**WORK TO COMPLETE:** Locate, in the data below, the line that contains "thin_out(skin)" and the line that contains "cad_parts[node].hide_render = cad_parts[node].hide_viewport"; reproduce exactly those two lines and every line between them, nothing more.

**Dataset records:**
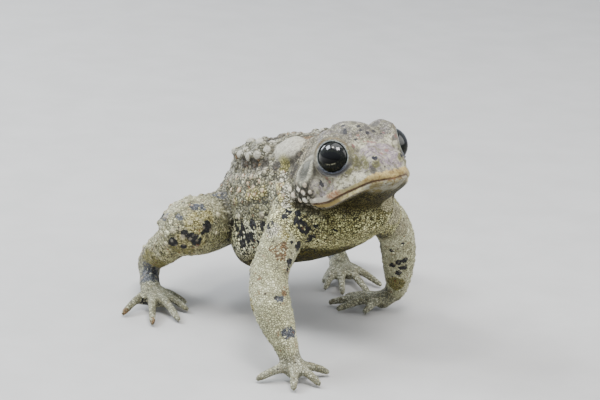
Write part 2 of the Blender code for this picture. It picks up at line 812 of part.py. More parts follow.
def flood(mesh):
    """The vertices of each separate body, largest body first."""
    left, parts = set(mesh.verts), []
    while left:
        seed = left.pop()
        found, waiting = {seed}, [seed]
        while waiting:
            for edge in waiting.pop().link_edges:
                for vertex in edge.verts:
                    if vertex not in found:
                        found.add(vertex)
                        waiting.append(vertex)
        left -= found
        parts.append(found)
    parts.sort(key=len, reverse=True)
    return parts


def loose_parts(skin):
    """The separate closed bodies of the cut skin, largest first."""
    mesh = bmesh.new()
    mesh.from_mesh(skin.data)
    bodies = []
    for found in flood(mesh):
        body = mesh.copy()
        chosen = {vertex.index for vertex in found}
        body.verts.ensure_lookup_table()
        bmesh.ops.delete(body, geom=[v for v in body.verts if v.index not in chosen], context="VERTS")
        bodies.append(body)
    mesh.free()
    return bodies


def part_with(skin, tools):
    """Cuts the skin with every tool, and names each one that doesn't go right through."""
    short = []
    before = count_bodies(skin)
    for tool in tools:
        combine(skin, tool, "DIFFERENCE")
        after = count_bodies(skin)
        if after != before + 1:
            short.append(f"{tool.name} {before} to {after}")
        before = after
    if short:
        raise ValueError("cuts that don't part the skin: " + ", ".join(short))


def node_seeds():
    """A point near the middle of each named piece."""
    seeds = {
        "head": HEAD_FRAME @ Vector((0, 3, -2)),
        "jaw": HEAD_FRAME @ Vector((0, -2, -12)),
        "torso": TRUNK_FRAME @ Vector((0, 22, 2)),
    }
    for side in ("right", "left"):
        arm, thigh, shin, tarsus = (rows[side] for rows in (ARMS, THIGHS, SHINS, TARSI))
        seeds[f"upper_arm_{side}"] = toward(arm[2][0], arm[3][0], 0.6)
        seeds[f"forearm_{side}"] = toward(arm[5][0], arm[6][0], 0.0)
        seeds[f"hand_{side}"] = Vector(HANDS[side][0])
        seeds[f"thigh_{side}"] = toward(thigh[3][0], thigh[4][0], 0.0)
        seeds[f"shin_{side}"] = toward(shin[2][0], shin[3][0], 0.0)
        seeds[f"tarsus_{side}"] = toward(tarsus[0][0], tarsus[1][0], 0.9)
        seeds[f"foot_{side}"] = toward(FEET[side][0], (*FEET[side][1][2], 1.0), 0.5)
    return seeds


def middle_of(body):
    return sum((vertex.co for vertex in body.verts), Vector()) / len(body.verts)


def make_nodes(skin):
    """One object for each loose part that is the nearest to a seed; scraps are dropped."""
    bodies = loose_parts(skin)
    nodes = {}
    for name, seed in node_seeds().items():
        best = min(bodies, key=lambda body: (middle_of(body) - seed).length)
        bodies.remove(best)
        nodes[name] = object_of(best, name)
    for scrap in bodies:
        scrap.free()
    return nodes


def ear_disc(side, grow):
    """The ear drum: a thin oval lens let into the side of the head."""
    out = Vector((side * 0.9, 0.12, 0.34)).normalized()
    turn = rotation_only(HEAD_FRAME) @ out.to_track_quat("Z", "Y").to_matrix().to_4x4()
    centre = HEAD_FRAME @ Vector((side * EAR_SIDE, EAR_BACK, EAR_UP))
    return ball(centre, (EAR_HALF[0] + grow, EAR_HALF[1] + grow, 1.0 + grow), turn, levels=3)


def gland(side, grow):
    """A parotoid gland: a long smooth pad on the shoulder, behind the eye."""
    turn = rotation_only(TRUNK_FRAME) @ Matrix.Rotation(math.radians(side * GLAND_SWING), 4, "Z")
    turn = turn @ Matrix.Rotation(math.radians(side * GLAND_TILT), 4, "Y")
    at = Vector((side * GLAND_AT[0], GLAND_AT[1], GLAND_AT[2]))
    return ball(TRUNK_FRAME @ at, tuple(half + grow for half in GLAND_HALF), turn, levels=3)


def set_in(nodes, name, hosts, solid, pocket):
    """Puts a piece into a pocket, a thin gap larger than itself, in its hosts."""
    tool = helper(pocket, f"pocket_{name}")
    for host in hosts:
        combine(nodes[host], tool, "DIFFERENCE")
    nodes[name] = object_of(solid, name)


def open_nostrils(head):
    """Two shallow oval pits on the end of the snout."""
    tree = BVHTree.FromObject(head, bpy.context.evaluated_depsgraph_get())
    for side in (-1, 1):
        start = HEAD_FRAME @ Vector((side * 5.0, -11.5, 1.6))
        end = HEAD_FRAME @ Vector((side * 1.7, -6.6, -3.8))
        place = tree.ray_cast(start, (end - start).normalized())[0]
        turn = (end - start).to_track_quat("Z", "Y").to_matrix().to_4x4()
        pit = helper(ball(place, (0.42, 0.62, 0.7), turn, levels=2), f"nostril_{side}")
        combine(head, pit, "DIFFERENCE")


def keep_largest(thing):
    bodies = loose_parts(thing)
    best = max(bodies, key=lambda body: abs(body.calc_volume()))
    best.to_mesh(thing.data)
    for body in bodies:
        body.free()


def give_material(thing, slot):
    colour, roughness = MATERIALS[slot]
    found = bpy.data.materials.get(slot) or bpy.data.materials.new(slot)
    found.use_nodes = True
    shader = found.node_tree.nodes["Principled BSDF"]
    shader.inputs["Base Color"].default_value = (*colour, 1.0)
    shader.inputs["Roughness"].default_value = roughness
    shader.inputs["Metallic"].default_value = 0.0
    thing.data.materials.clear()
    thing.data.materials.append(found)


def centre_on_floor(nodes):
    """Moves the model so that its box stands centred on the origin, and turns it into metres."""
    corners = np.vstack([coordinates(thing) for thing in nodes.values()])
    low, high = corners.min(0), corners.max(0)
    shift = Matrix.Translation((-(low[0] + high[0]) / 2, -(low[1] + high[1]) / 2, -low[2]))
    for thing in nodes.values():
        thing.data.transform(Matrix.Scale(METRES, 4) @ shift)
        thing.data.update()


def main():
    clear_scene()
    skin = fused_skin()
    store(skin, shape_head(coordinates(skin), normals(skin)))
    store(skin, shape_trunk(coordinates(skin), normals(skin)))
    tree = BVHTree.FromObject(skin, bpy.context.evaluated_depsgraph_get())
    raise_warts(skin, wart_spots(tree))
    soften(skin, None, 1)
    thin_out(skin)
    points = coordinates(skin)
    points[:, 2] = np.maximum(points[:, 2], 0.0)
    store(skin, points)
    part_with(skin, cutters())
    nodes = make_nodes(skin)
    bpy.data.objects.remove(skin)
    for side, name in ((-1, "right"), (1, "left")):
        eye = HEAD_FRAME @ eye_centre(side)
        ball_of = [ball(eye, (EYE_RADIUS + grow,) * 3, levels=3) for grow in (0.0, CUT)]
        set_in(nodes, f"eye_{name}", ("head",), *ball_of)
        set_in(nodes, f"ear_drum_{name}", ("head",), ear_disc(side, 0.0), ear_disc(side, CUT))
        set_in(nodes, f"gland_{name}", ("head", "torso"), gland(side, 0.0), gland(side, CUT))
    open_nostrils(nodes["head"])
    for host in ("head", "torso"):
        keep_largest(nodes[host])
    for name, thing in nodes.items():
        slot = next((kind for kind in MATERIALS if name.startswith(kind)), "skin")
        give_material(thing, slot)
        thing.data.shade_smooth()
    centre_on_floor(nodes)
    for tool in [thing for thing in bpy.data.objects if thing.hide_render]:
        bpy.data.objects.remove(tool)


main()
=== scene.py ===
import math
import random

import bmesh
import bpy
import numpy as np
from mathutils import Matrix, Vector, noise
from mathutils.kdtree import KDTree


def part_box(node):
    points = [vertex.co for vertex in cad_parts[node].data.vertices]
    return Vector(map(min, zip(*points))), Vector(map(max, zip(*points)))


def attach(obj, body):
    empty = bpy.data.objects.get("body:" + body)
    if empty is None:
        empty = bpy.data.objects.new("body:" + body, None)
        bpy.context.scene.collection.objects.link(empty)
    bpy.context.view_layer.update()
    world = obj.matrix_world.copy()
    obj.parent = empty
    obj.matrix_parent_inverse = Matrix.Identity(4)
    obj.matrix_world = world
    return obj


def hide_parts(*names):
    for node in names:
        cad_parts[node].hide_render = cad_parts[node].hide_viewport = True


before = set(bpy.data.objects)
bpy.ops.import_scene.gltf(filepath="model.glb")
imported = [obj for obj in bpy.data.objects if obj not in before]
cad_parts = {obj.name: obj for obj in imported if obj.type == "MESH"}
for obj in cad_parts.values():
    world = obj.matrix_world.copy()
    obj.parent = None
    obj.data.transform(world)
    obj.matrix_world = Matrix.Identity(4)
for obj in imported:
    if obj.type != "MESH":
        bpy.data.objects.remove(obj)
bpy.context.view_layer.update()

MM = 0.001

# How the solids were placed: where the head and the trunk sit, in millimetres, nose up and rolled
HEAD_AT, HEAD_PITCH, HEAD_ROLL = (-0.5, -10.8, 52.4), 14.0, -4.5
TRUNK_AT, TRUNK_PITCH, TRUNK_ROLL = (0.3, 1.0, 34.0), 17.0, -2.0
EYE_SIDE, EYE_BACK, EYE_UP = 7.8, 1.0, -0.5
EYE_RADIUS = 4.5
EYE_TURN = 56.0
# The eye's pattern lies on a sheet so wide; half the pupil's width and height, all in millimetres
EYE_SHEET = 10
PUPIL_WIDE, PUPIL_TALL = 2.45, 1.40
# The ball is a little smaller than its solid, and its front stands out by this share of the radius
BALL_SHARE, CORNEA_BULGE = 0.995, 0.02

# The ear drum's oval in the head's frame: its middle, the ways of its length and width, and their halves
EAR_AT, EAR_LONG, EAR_WIDE = (13.1, 7.6, -2.9), (-0.435, 0.48, 0.757), (-0.21, -0.97, 0.05)
EAR_HALF_LONG, EAR_HALF_WIDE = 2.7, 1.65

# How finely the skin is made, in millimetres
WEAVE = 0.51
SEAM = 0.17

# The eyelids' edge: how far it is from the line of sight, in millimetres
LID_AT = 3.95
LOWER_LID_RAISED = 1.13

# Where the nostrils open, in the head's frame, and how deep the pit is, in millimetres
NOSTRIL_SIDE, NOSTRIL_BACK, NOSTRIL_UP = 3.8, -9.2, -1.3
PIT_SIDE, PIT_BACK, PIT_UP, PIT_RADIUS, PIT_DEPTH = 3.5, -9.1, -1.4, 0.6, 0.3

# How often the skin is smoothed: over its facets, down to its broad shape, and to find its hollows
FACET_ROUNDS, BROAD_ROUNDS, HOLLOW_ROUNDS = 7, 55, 12

# How many of the highest points, and then of all points in a drawn order, are tried for a wart
HIGH_POINTS_TRIED, POINTS_TRIED = 9000, 40000

# How far the floor lies below the hands and feet, in millimetres, and what the lamps aim at, in metres
FLOOR_GAP = 0.3
TOAD_MIDDLE = (0, 0, 0.03)


def body_frame(at, pitch, roll):
    turn = Matrix.Rotation(math.radians(-pitch), 4, "X") @ Matrix.Rotation(math.radians(roll), 4, "Y")
    return Matrix.Translation(at) @ turn


HEAD = body_frame(HEAD_AT, HEAD_PITCH, HEAD_ROLL)
HEAD_UP = HEAD.to_3x3() @ Vector((0, 0, 1))
TRUNK = body_frame(TRUNK_AT, TRUNK_PITCH, TRUNK_ROLL)


def model_shift():
    """The model stands centred on the floor: how far that moved it from where it was drawn."""
    low, high = (Vector(corner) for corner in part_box("eye_right"))
    drawn = HEAD @ Vector((-EYE_SIDE, EYE_BACK, EYE_UP))
    return (low + high) / 2 / MM - drawn


SHIFT = model_shift()


def blend_in(distance):
    """1 at the middle and 0 from distance 1 on, smooth at both ends."""
    near = np.clip(1 - np.asarray(distance) ** 2, 0, 1)
    return near**2 * (3 - 2 * near)


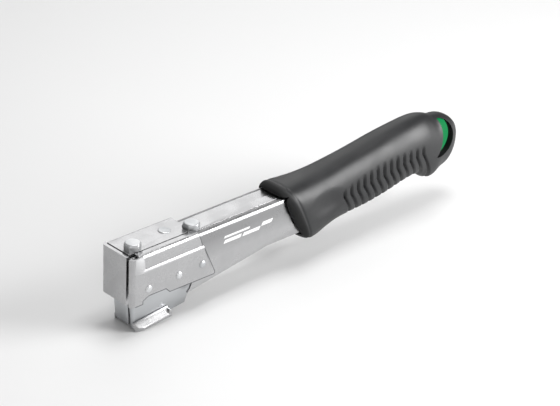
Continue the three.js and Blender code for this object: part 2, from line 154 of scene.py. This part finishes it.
def linear(hexColour):
    parts = [int(hexColour[i:i + 2], 16) / 255 for i in (1, 3, 5)]
    return tuple(c / 12.92 if c < 0.04045 else ((c + 0.055) / 1.055) ** 2.4 for c in parts) + (1.0,)


def addNode(tree, kind, settings=None, links=None):
    node = tree.nodes.new(kind)
    for key, value in (settings or {}).items():
        if key in node.inputs.keys() or isinstance(key, int):
            node.inputs[key].default_value = value
        else:
            setattr(node, key, value)
    for key, source in (links or {}).items():
        tree.links.new(source, node.inputs[key])
    return node


def newMaterial(name, base, metallic, roughness, **more):
    material = bpy.data.materials.new(name)
    material.use_nodes = True
    tree = material.node_tree
    shader = tree.nodes["Principled BSDF"]
    shader.inputs["Base Color"].default_value = linear(base)
    shader.inputs["Metallic"].default_value = metallic
    shader.inputs["Roughness"].default_value = roughness
    for key, value in more.items():
        shader.inputs[key].default_value = value
    where = addNode(tree, "ShaderNodeTexCoord").outputs["Object"]
    return material, tree, shader, where


def grain(tree, where, size, detail=3, stretch=(1, 1, 1)):
    # noise with features about this many millimetres across
    turned = addNode(tree, "ShaderNodeMapping", {"Scale": stretch}, {"Vector": where})
    settings = {"Scale": 1 / (size * mm), "Detail": detail, "Roughness": 0.55}
    return addNode(tree, "ShaderNodeTexNoise", settings, {"Vector": turned.outputs[0]}).outputs["Fac"]


def spread(tree, value, low, high, start=0.3, end=0.7):
    settings = {"From Min": start, "From Max": end, "To Min": low, "To Max": high}
    return addNode(tree, "ShaderNodeMapRange", settings, {"Value": value}).outputs[0]


def maths(tree, operation, a, b):
    node = addNode(tree, "ShaderNodeMath", {"operation": operation})
    for socket, value in zip(node.inputs, (a, b)):
        if isinstance(value, (int, float)):
            socket.default_value = value
        else:
            tree.links.new(value, socket)
    return node.outputs[0]


def blendColours(tree, factor, first, second):
    # either colour is a hex value or another node's output
    node = addNode(tree, "ShaderNodeMix", {"data_type": "RGBA"}, {0: factor})
    for socket, colour in ((node.inputs[6], first), (node.inputs[7], second)):
        if isinstance(colour, str):
            socket.default_value = linear(colour)
        else:
            tree.links.new(colour, socket)
    return node.outputs[2]


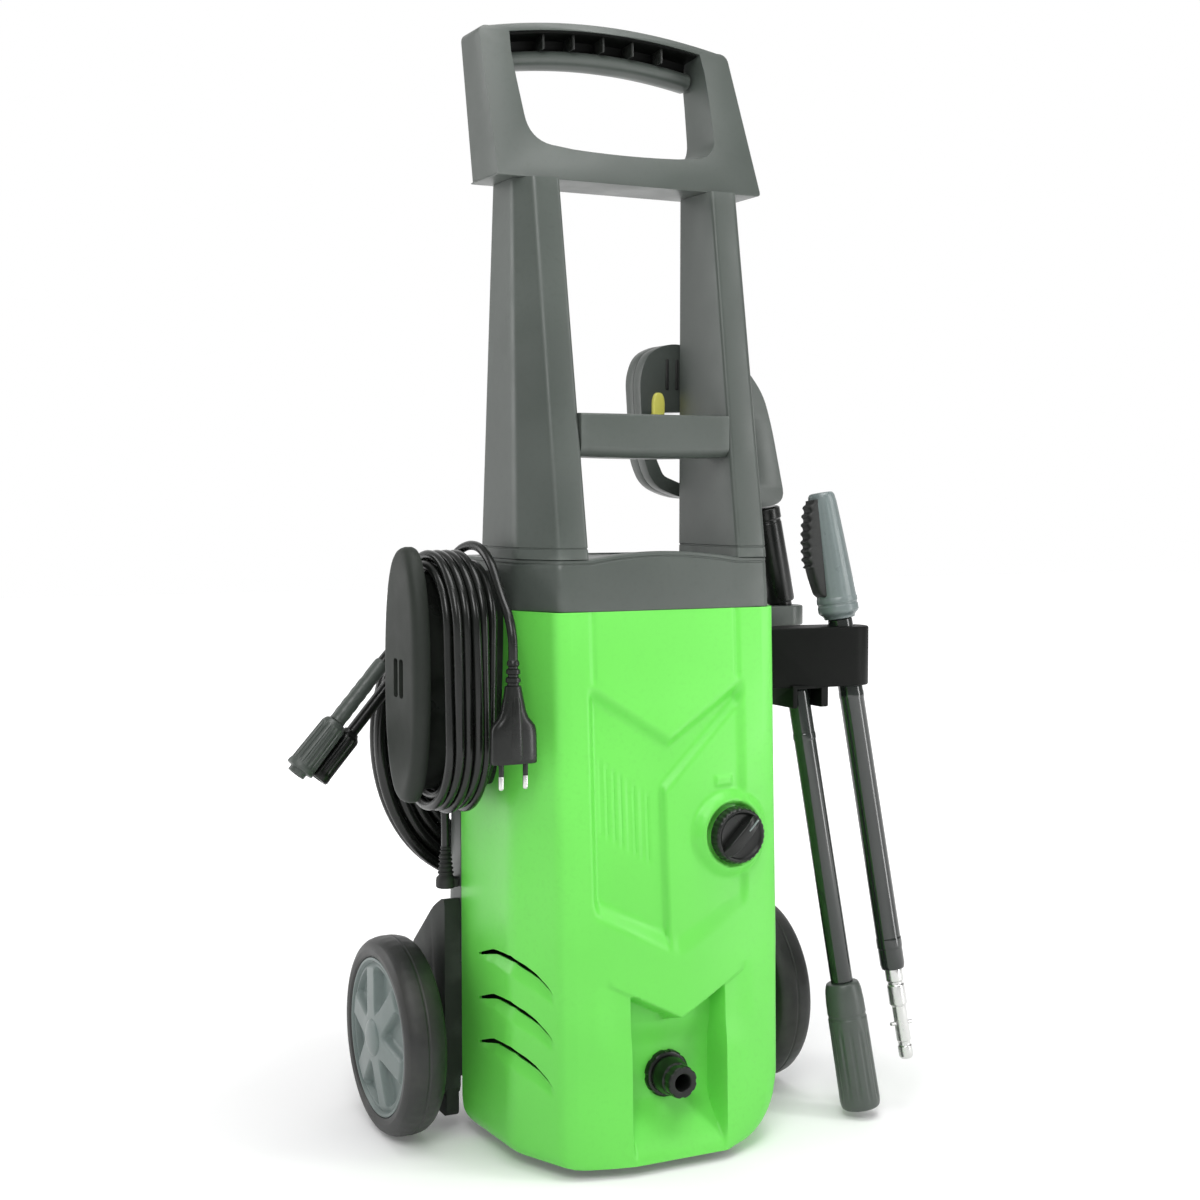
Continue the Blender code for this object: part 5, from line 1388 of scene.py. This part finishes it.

**OUTPUT OF THE EXERCISE:**
    thin_out(skin)
    points = coordinates(skin)
    points[:, 2] = np.maximum(points[:, 2], 0.0)
    store(skin, points)
    part_with(skin, cutters())
    nodes = make_nodes(skin)
    bpy.data.objects.remove(skin)
    for side, name in ((-1, "right"), (1, "left")):
        eye = HEAD_FRAME @ eye_centre(side)
        ball_of = [ball(eye, (EYE_RADIUS + grow,) * 3, levels=3) for grow in (0.0, CUT)]
        set_in(nodes, f"eye_{name}", ("head",), *ball_of)
        set_in(nodes, f"ear_drum_{name}", ("head",), ear_disc(side, 0.0), ear_disc(side, CUT))
        set_in(nodes, f"gland_{name}", ("head", "torso"), gland(side, 0.0), gland(side, CUT))
    open_nostrils(nodes["head"])
    for host in ("head", "torso"):
        keep_largest(nodes[host])
    for name, thing in nodes.items():
        slot = next((kind for kind in MATERIALS if name.startswith(kind)), "skin")
        give_material(thing, slot)
        thing.data.shade_smooth()
    centre_on_floor(nodes)
    for tool in [thing for thing in bpy.data.objects if thing.hide_render]:
        bpy.data.objects.remove(tool)


main()
=== scene.py ===
import math
import random

import bmesh
import bpy
import numpy as np
from mathutils import Matrix, Vector, noise
from mathutils.kdtree import KDTree


def part_box(node):
    points = [vertex.co for vertex in cad_parts[node].data.vertices]
    return Vector(map(min, zip(*points))), Vector(map(max, zip(*points)))


def attach(obj, body):
    empty = bpy.data.objects.get("body:" + body)
    if empty is None:
        empty = bpy.data.objects.new("body:" + body, None)
        bpy.context.scene.collection.objects.link(empty)
    bpy.context.view_layer.update()
    world = obj.matrix_world.copy()
    obj.parent = empty
    obj.matrix_parent_inverse = Matrix.Identity(4)
    obj.matrix_world = world
    return obj


def hide_parts(*names):
    for node in names:
        cad_parts[node].hide_render = cad_parts[node].hide_viewport = True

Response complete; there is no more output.